More from Susan Carle, American University: a series of earlier articles, recently posted, on the history of legal ethics. These two articles explore the important story of the role of NAACP litigation in the development of American legal ethics. The first is Race, Class, and Legal Ethics in the Early Naacp (1910-1920). It appeared in the Law and History Review in 2002. Here's the abstract:
The history of the NAACP is key to American conceptions of how to achieve social change through law. Yet despite the vast literature on the NAACP, no one has explored how the early NAACP navigated traditional legal ethics strictures in developing its innovative test case litigation strategies. In this Article, Prof. Carle examines that question, focusing on the activities of the elite white New York City practitioners who dominated the NAACP's first national legal committee between 1910 and 1920. Prof. Carle shows that this committee was experimenting with litigation strategies that included soliciting clients, advertising legal services to strangers, and staging facts for test cases. At the same time, legal committee members were involved in local bar associations that were enforcing legal ethics prohibitions against solicitation, advertising, and "stirring up" litigation. Prof. Carle explores the world view that allowed these lawyers to champion the NAACP's innovative legal work while simultaneously supporting the bar's traditional legal ethics views. She argues that the committee members' universalist understanding of the public good allowed them to endorse the NAACP's use of innovative litigation techniques while sitting on bar committees that penalized other practitioners for similar conduct, and that their professional and social privilege gave them such freedom to maneuver around inconvenient legal ethics norms in experimenting with new forms of public interest practice.
The story continues. From Buchanan to Button: Legal Ethics and the Naacp (Part II) appeared in the University of Chicago Legal Forum in 2001. Here's the abstract:
This paper continues an inquiry I have undertaken into the relationship between the NAACP's public impact litigation strategies and traditional legal ethics norms. In an earlier paper, I investigated the legal ethics mind set of the members of the NAACP's first national legal committee, who oversaw the organization's legal work in the period between 1910 and 1920. This first article confined its examination to the NAACP's first decade of existence, but the NAACP's influence on the development of the ethical norms applying to public interest law practice by no means ends with this early period. The NAACP's legal wars with hostile southern states in the 1950s and 1960s culminated in the United States Supreme Court's important legal ethics decision in NAACP v. Button. That case essentially legalized the public impact litigation techniques that are at the core of U.S. conceptions of how to use law as an instrument for social change.

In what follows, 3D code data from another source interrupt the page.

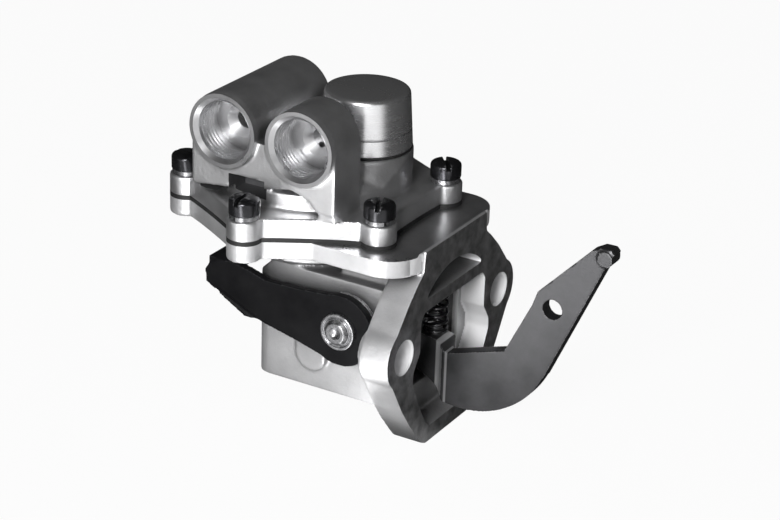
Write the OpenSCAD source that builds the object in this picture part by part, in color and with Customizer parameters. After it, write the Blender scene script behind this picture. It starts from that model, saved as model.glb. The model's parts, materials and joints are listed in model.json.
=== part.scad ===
// Lever-type diaphragm fuel pump with two threaded ports and a two-bolt engine flange.
// X points out of the flange face to the engine, Z up along the diaphragm axis.
// The ports look to -Y. The origin is midway between the two flange bolts, on the flange face.

/* [Placing] */
// Pump axis to flange face
flange_reach = 44; // [44:0.5:46]
// Diaphragm plane down to the flange bolt line
bolt_drop = 27; // [27:0.5:28]

/* [Rims and screws] */
// Screw circle radius
screw_circle_r = 35; // [34.8:0.1:35.4]
// Screw boss radius
boss_r = 4.7; // [4.5:0.1:5]
// Rim edge distance midway between two screws
rim_waist_r = 31.2; // [30.8:0.1:31.6]
// Cover rim thickness
cover_rim_t = 5.2; // [4.8:0.1:5.4]
// Body rim thickness
body_rim_t = 5; // [4.5:0.1:5.5]
// Diaphragm thickness
diaphragm_t = 1.3; // [1.1:0.1:1.5]
// Screw shank radius
screw_r = 2.5; // [2.3:0.1:2.5]
// Screw head radius
head_r = 4.25; // [4:0.05:4.4]
// Screw head height below its raised top
head_h = 3.8; // [3.3:0.1:4]
// Raised top height of the screw head
head_crown = 0.9; // [0.5:0.1:1.2]
// Screw slot width
slot_w = 1.3; // [1:0.1:1.5]
// Screw slot depth
slot_d = 1.9; // [1.5:0.1:2.2]
// Spring washer thickness
washer_t = 1.3; // [1:0.1:1.5]

/* [Cover] */
// Cover drum radius
drum_r = 26; // [25.5:0.1:26.2]
// Height of the drum's shoulder
drum_h = 9.6; // [9:0.1:10]
// Height of the drum's roof
roof_h = 12.4; // [12:0.1:13]
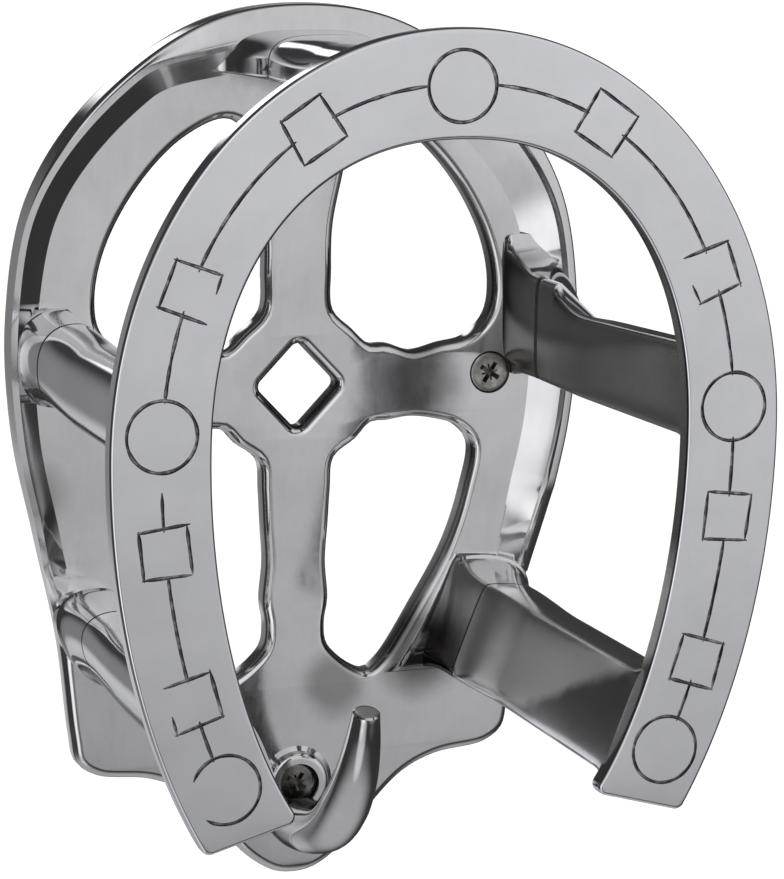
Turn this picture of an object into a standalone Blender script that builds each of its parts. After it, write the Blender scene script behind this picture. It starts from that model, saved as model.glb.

This Article picks up where my earlier article left off and explores the transition from the early twentieth century legal ethics views of the NAACP's first national legal committee to the understanding of the relationship between legal ethics rules and public interest law reflected in Button. The transition from Buchanan to Button reflects one aspect of an enormously complicated story. One of many chapters of that story involved transformations in lawyers' conceptions of their ethical obligations. That is the aspect of the transition from Buchanan to Button I am interested in here.
I undertake this inquiry by setting up two contrasts. First, in Part I, I compare snapshot views of two U.S. Supreme Court cases the NAACP litigated half a century apart, Buchanan v. Warley and NAACP v. Button. Second, in Part II, I contrast the biographies of two leading NAACP lawyers of different generations, Moorfield Storey and Charles Hamilton Houston. I examine the socially and historically situated perspectives of these two lawyers and analyze the complex interactions among a number of variables -- including race, social standing, insider versus outsider status in the profession, political conditions, and changing jurisprudential conceptions of the nature of legal representation -- that help account for their different approaches to the NAACP's legal ethics challenges during their respective generations. Finally, in Part III, I trace the development of the Supreme Court's legal ethics jurisprudence under Button and suggest the beginnings of a critical approach based on this analysis.